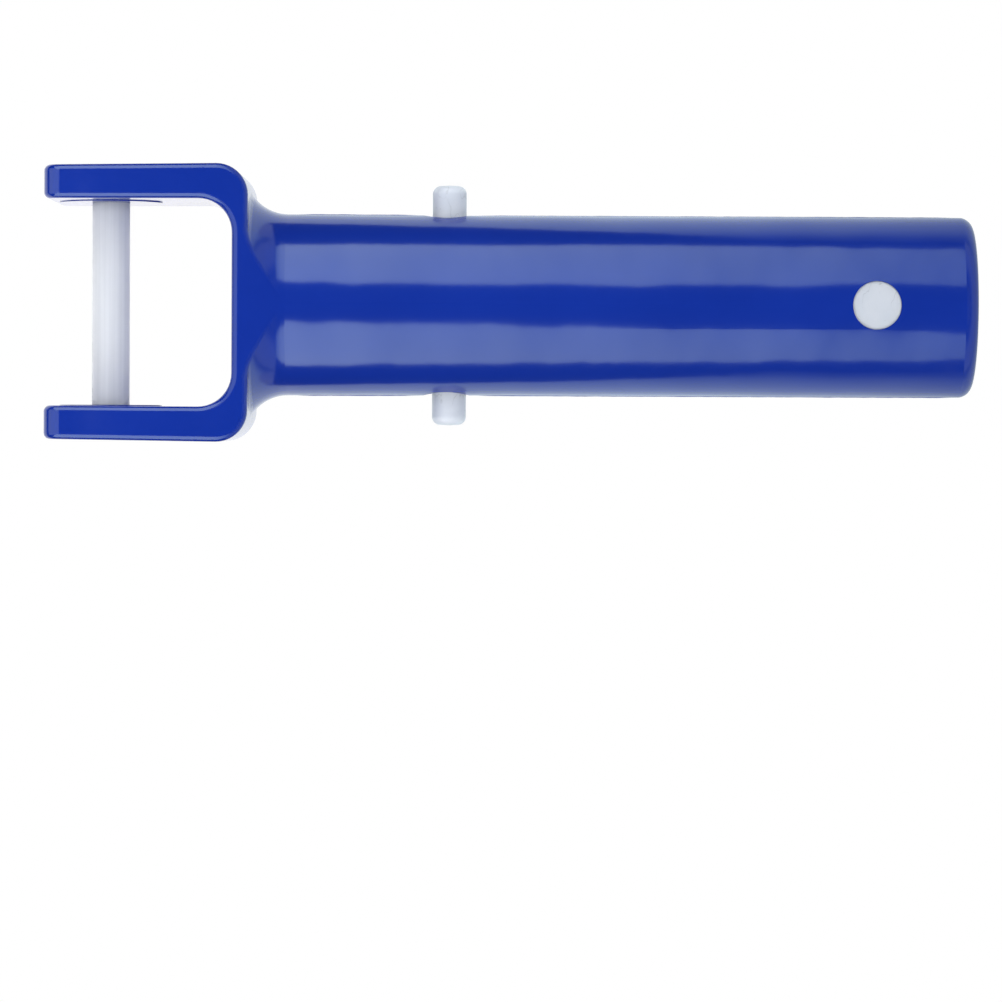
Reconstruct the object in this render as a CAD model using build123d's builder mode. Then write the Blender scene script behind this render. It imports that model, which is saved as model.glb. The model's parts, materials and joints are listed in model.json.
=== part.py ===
"""Swivel handle of a manual pool vacuum head: a moulded fork and tube, its axle, and its locking clip.

Frame: origin at the centre of the axle, +X along the tube to its open end, +Y along the axle, +Z up.
The handle lies flat, with its front face up. All lengths are in millimetres.
"""

import os
from math import atan2, cos, pi, sin, sqrt

from build123d import *

os.makedirs("parts", exist_ok=True)

# ---------------------------------------------------------------- driving dimensions

# tube, which plugs into the end of a telescopic pole
TUBE_R = 14.36  # outer radius of the plain stretch that the pole slides over
TUBE_ROOT_R = 14.46  # outer radius where the tube grows out of the flare
TUBE_PLAIN_X = 59.0  # the plain stretch runs from here to the open end
TUBE_END_X = 137.5
TUBE_BORE_R = 11.2
BORE_FLOOR_X = 24.0
RIM_ROUND = 2.1
RIM_INNER_ROUND = 0.6

# fork
HALF_DEPTH = 14.48  # the front and back faces are this far from the middle plane
TIP_X = -9.55
TIP_OUTER_Y = 21.55
TIP_INNER_Y = 16.25
ROOT_OUTER_Y = 21.95
ROOT_INNER_Y = 16.35
WALL_INNER_X = 20.05
WALL_OUTER_X = 22.6
OUTER_CORNER_R = 5.0
INNER_CORNER_R = 5.3
TIP_ROUND = 2.65  # the arm tips' front and back edges
EDGE_ROUND = 0.95  # every other edge round the front and back faces
CREASE_ROUND = 2.0  # where the flare meets the fork's wall
PAD_R = 8.2  # round pads on the arms' inner faces, about the axle
PAD_PROUD = 0.12

# flare between the fork and the tube: a hollow curve turned about the tube's axis
FLARE_R = 7.0
FLARE_START_X = 21.9
FLARE_END_X = 28.4

# axle through the fork's arms
AXLE_R = 3.0
AXLE_HOLE_R = 3.05
AXLE_HALF_LENGTH = 21.3
AXLE_END_ROUND = 0.5

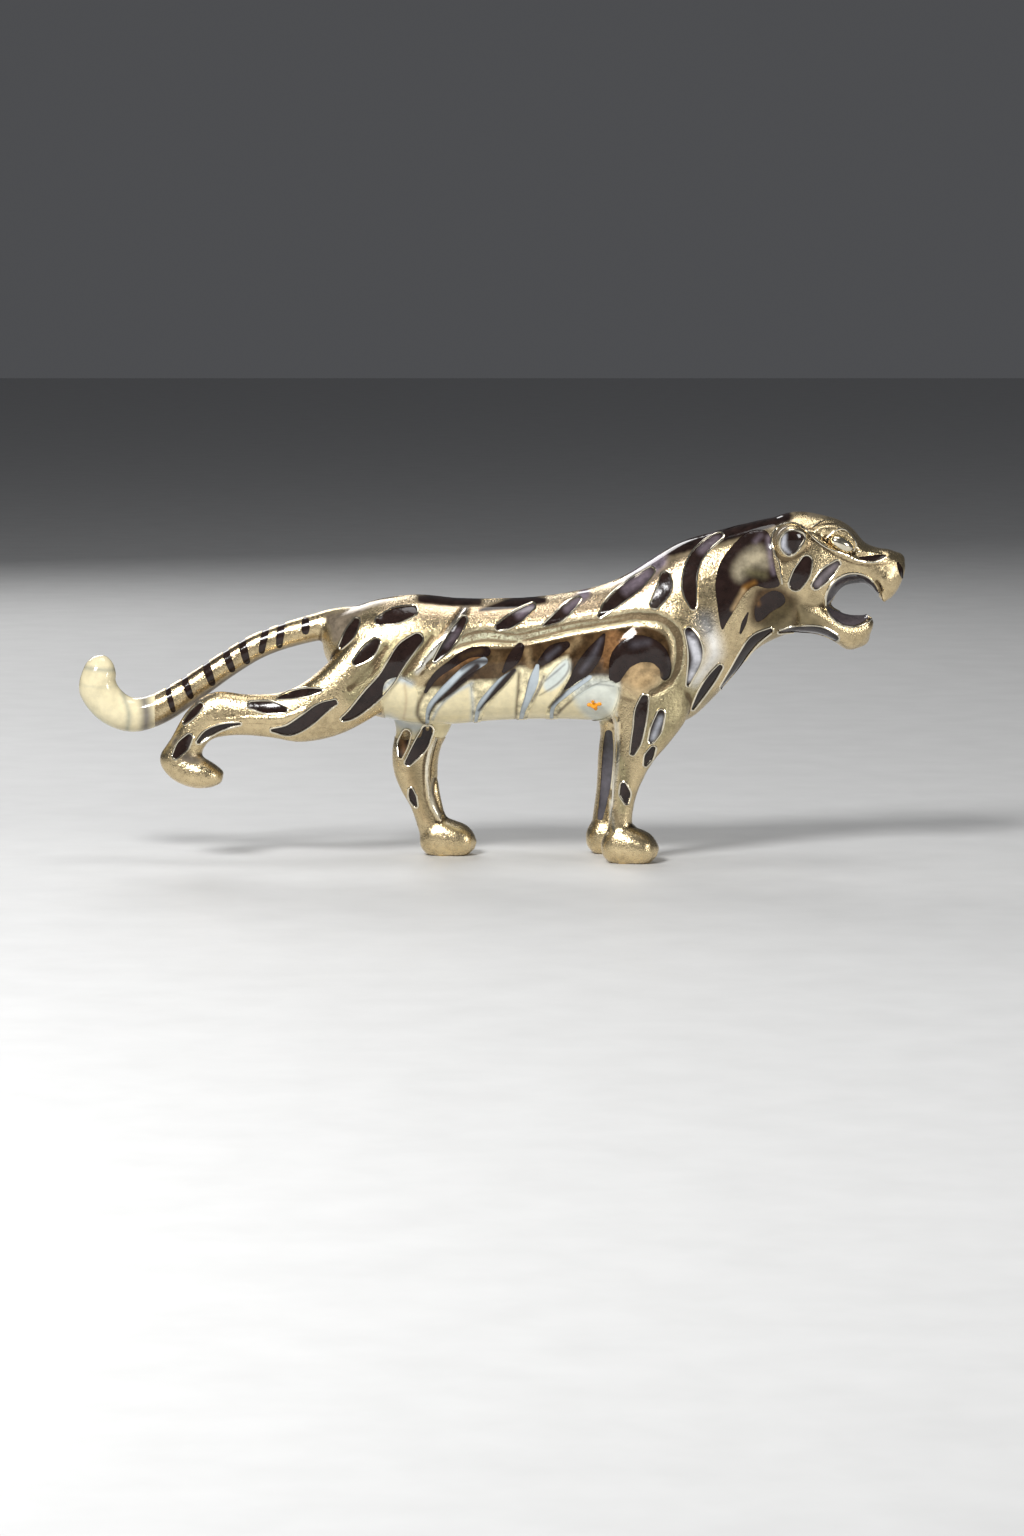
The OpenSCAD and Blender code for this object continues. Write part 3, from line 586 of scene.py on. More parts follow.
RELIEFS = (
    # The channel along the flank, over the shoulder and down behind the chest
    Relief(Line(((-15, 48, 1), (-12, 50.6, 1.3), (-7, 53.2, 1.6), (-1, 54.4, 1.7), (6, 53.8, 1.5),
                 (13, 55.4, 1.4), (20, 57, 1.3), (28, 58.2, 1.2), (35, 59.2, 1.1), (41, 58, 1.1),
                 (44.3, 54, 1.1), (44.4, 48, 1), (42.2, 43.4, 1), (38, 41, 0.7))), -0.6, 1.6),
    # The ridge in front of the haunch
    Relief(Line(((-6.2, 60.4, 0.4), (-11.5, 53.2, 0.7), (-17.6, 45.8, 0.4))), 0.55, 1.3),
    # Hollows of the haunch
    Relief(Line(((-25, 51.5, 0.8), (-29, 45.6, 1.6), (-33.4, 42, 1))), -0.35, 2),
    Relief(Line(((-14, 54, 0.6), (-18.6, 48, 1), (-22, 43, 0.6))), -0.3, 1.6),
    # Muscle over the shoulder and the base of the neck
    Relief(Patch(((38, 56), (47, 60), (53, 52), (50, 43), (43, 42))), 0.5, 5),
    Relief(Patch(((27, 44), (30, 52), (36, 56), (41, 52), (41, 44), (34, 40))), 0.7, 3),
    # Brow, eye socket, cheekbone and the stop of the nose
    Relief(Line(((77.2, 79, 0.5), (80, 79.4, 0.8), (83.6, 78.7, 0.8), (86.4, 76, 0.5))), 0.7, 1.2),
    Relief(Line(((79.6, 77.2, 0.8), (83, 75.9, 1.6), (86, 74, 0.9))), -0.9, 1.4),
    Relief(Line(((75.6, 78.8, 0.2), (79.8, 75.4, 0.3), (83.9, 73.1, 0.3), (87, 71.9, 0.3),
                 (90.4, 71.5, 0.3), (93.4, 71.8, 0.3), (94.8, 73, 0.2))), 0.5, 0.9),
    Relief(Line(((87.4, 73, 0.5), (90.4, 72.8, 0.7), (93.2, 73, 0.4))), -0.5, 0.9),
    Relief(Line(((91.6, 66.6, 0.4), (92.6, 64.6, 0.5))), -0.7, 0.9),
    # The bright tendons down the legs
    Relief(Line(((-13.4, 30, 0.4), (-15.4, 22, 0.4), (-15, 14, 0.4), (-12.6, 9, 0.3))), 0.5, 0.9),
    Relief(Line(((-13.4, 18.6, 0.3), (-13.6, 15, 0.4), (-12, 10.6, 0.3))), -0.5, 0.8),
    Relief(Line(((30.2, 34, 0.4), (29.8, 24, 0.4), (29.4, 14, 0.3))), 0.4, 0.9),
    Relief(Line(((36.6, 20, 0.3), (34.4, 12.6, 0.4))), 0.3, 0.9),
    Relief(Line(((-44, 36.8, 0.4), (-50, 34.6, 0.6), (-58, 34.6, 0.5), (-66, 34, 0.4))), 0.3, 1.2, Side.RIGHT),
)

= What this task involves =
Write out every record, exactly as written.

= The response =
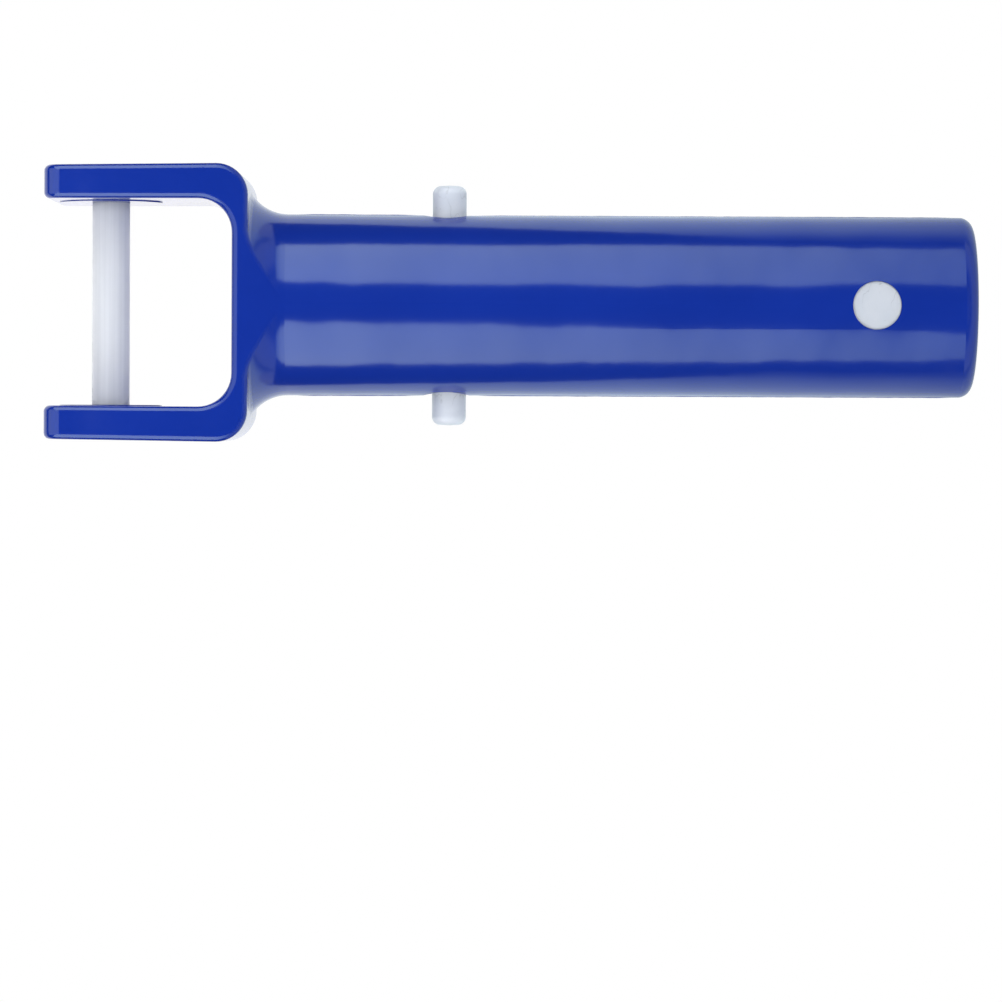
Reconstruct the object in this render as a CAD model using build123d's builder mode. Then write the Blender scene script behind this render. It imports that model, which is saved as model.glb. The model's parts, materials and joints are listed in model.json.
=== part.py ===
"""Swivel handle of a manual pool vacuum head: a moulded fork and tube, its axle, and its locking clip.

Frame: origin at the centre of the axle, +X along the tube to its open end, +Y along the axle, +Z up.
The handle lies flat, with its front face up. All lengths are in millimetres.
"""

import os
from math import atan2, cos, pi, sin, sqrt

from build123d import *

os.makedirs("parts", exist_ok=True)

# ---------------------------------------------------------------- driving dimensions

# tube, which plugs into the end of a telescopic pole
TUBE_R = 14.36  # outer radius of the plain stretch that the pole slides over
TUBE_ROOT_R = 14.46  # outer radius where the tube grows out of the flare
TUBE_PLAIN_X = 59.0  # the plain stretch runs from here to the open end
TUBE_END_X = 137.5
TUBE_BORE_R = 11.2
BORE_FLOOR_X = 24.0
RIM_ROUND = 2.1
RIM_INNER_ROUND = 0.6

# fork
HALF_DEPTH = 14.48  # the front and back faces are this far from the middle plane
TIP_X = -9.55
TIP_OUTER_Y = 21.55
TIP_INNER_Y = 16.25
ROOT_OUTER_Y = 21.95
ROOT_INNER_Y = 16.35
WALL_INNER_X = 20.05
WALL_OUTER_X = 22.6
OUTER_CORNER_R = 5.0
INNER_CORNER_R = 5.3
TIP_ROUND = 2.65  # the arm tips' front and back edges
EDGE_ROUND = 0.95  # every other edge round the front and back faces
CREASE_ROUND = 2.0  # where the flare meets the fork's wall
PAD_R = 8.2  # round pads on the arms' inner faces, about the axle
PAD_PROUD = 0.12

# flare between the fork and the tube: a hollow curve turned about the tube's axis
FLARE_R = 7.0
FLARE_START_X = 21.9
FLARE_END_X = 28.4

# axle through the fork's arms
AXLE_R = 3.0
AXLE_HOLE_R = 3.05
AXLE_HALF_LENGTH = 21.3
AXLE_END_ROUND = 0.5

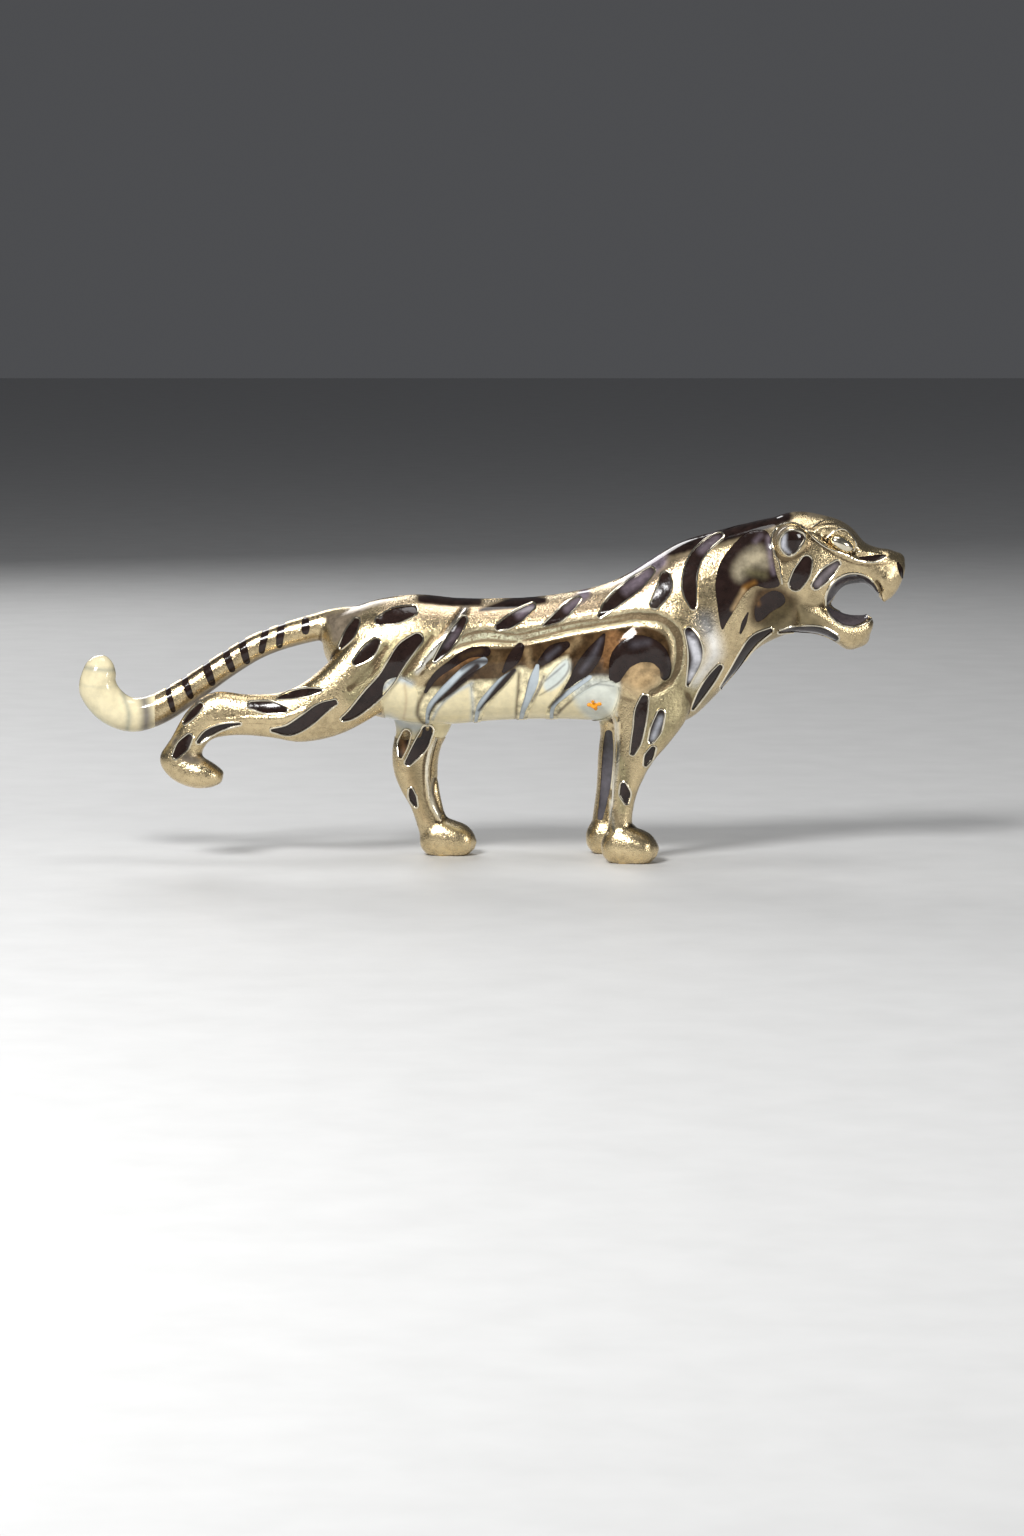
The OpenSCAD and Blender code for this object continues. Write part 3, from line 586 of scene.py on. More parts follow.
RELIEFS = (
    # The channel along the flank, over the shoulder and down behind the chest
    Relief(Line(((-15, 48, 1), (-12, 50.6, 1.3), (-7, 53.2, 1.6), (-1, 54.4, 1.7), (6, 53.8, 1.5),
                 (13, 55.4, 1.4), (20, 57, 1.3), (28, 58.2, 1.2), (35, 59.2, 1.1), (41, 58, 1.1),
                 (44.3, 54, 1.1), (44.4, 48, 1), (42.2, 43.4, 1), (38, 41, 0.7))), -0.6, 1.6),
    # The ridge in front of the haunch
    Relief(Line(((-6.2, 60.4, 0.4), (-11.5, 53.2, 0.7), (-17.6, 45.8, 0.4))), 0.55, 1.3),
    # Hollows of the haunch
    Relief(Line(((-25, 51.5, 0.8), (-29, 45.6, 1.6), (-33.4, 42, 1))), -0.35, 2),
    Relief(Line(((-14, 54, 0.6), (-18.6, 48, 1), (-22, 43, 0.6))), -0.3, 1.6),
    # Muscle over the shoulder and the base of the neck
    Relief(Patch(((38, 56), (47, 60), (53, 52), (50, 43), (43, 42))), 0.5, 5),
    Relief(Patch(((27, 44), (30, 52), (36, 56), (41, 52), (41, 44), (34, 40))), 0.7, 3),
    # Brow, eye socket, cheekbone and the stop of the nose
    Relief(Line(((77.2, 79, 0.5), (80, 79.4, 0.8), (83.6, 78.7, 0.8), (86.4, 76, 0.5))), 0.7, 1.2),
    Relief(Line(((79.6, 77.2, 0.8), (83, 75.9, 1.6), (86, 74, 0.9))), -0.9, 1.4),
    Relief(Line(((75.6, 78.8, 0.2), (79.8, 75.4, 0.3), (83.9, 73.1, 0.3), (87, 71.9, 0.3),
                 (90.4, 71.5, 0.3), (93.4, 71.8, 0.3), (94.8, 73, 0.2))), 0.5, 0.9),
    Relief(Line(((87.4, 73, 0.5), (90.4, 72.8, 0.7), (93.2, 73, 0.4))), -0.5, 0.9),
    Relief(Line(((91.6, 66.6, 0.4), (92.6, 64.6, 0.5))), -0.7, 0.9),
    # The bright tendons down the legs
    Relief(Line(((-13.4, 30, 0.4), (-15.4, 22, 0.4), (-15, 14, 0.4), (-12.6, 9, 0.3))), 0.5, 0.9),
    Relief(Line(((-13.4, 18.6, 0.3), (-13.6, 15, 0.4), (-12, 10.6, 0.3))), -0.5, 0.8),
    Relief(Line(((30.2, 34, 0.4), (29.8, 24, 0.4), (29.4, 14, 0.3))), 0.4, 0.9),
    Relief(Line(((36.6, 20, 0.3), (34.4, 12.6, 0.4))), 0.3, 0.9),
    Relief(Line(((-44, 36.8, 0.4), (-50, 34.6, 0.6), (-58, 34.6, 0.5), (-66, 34, 0.4))), 0.3, 1.2, Side.RIGHT),
)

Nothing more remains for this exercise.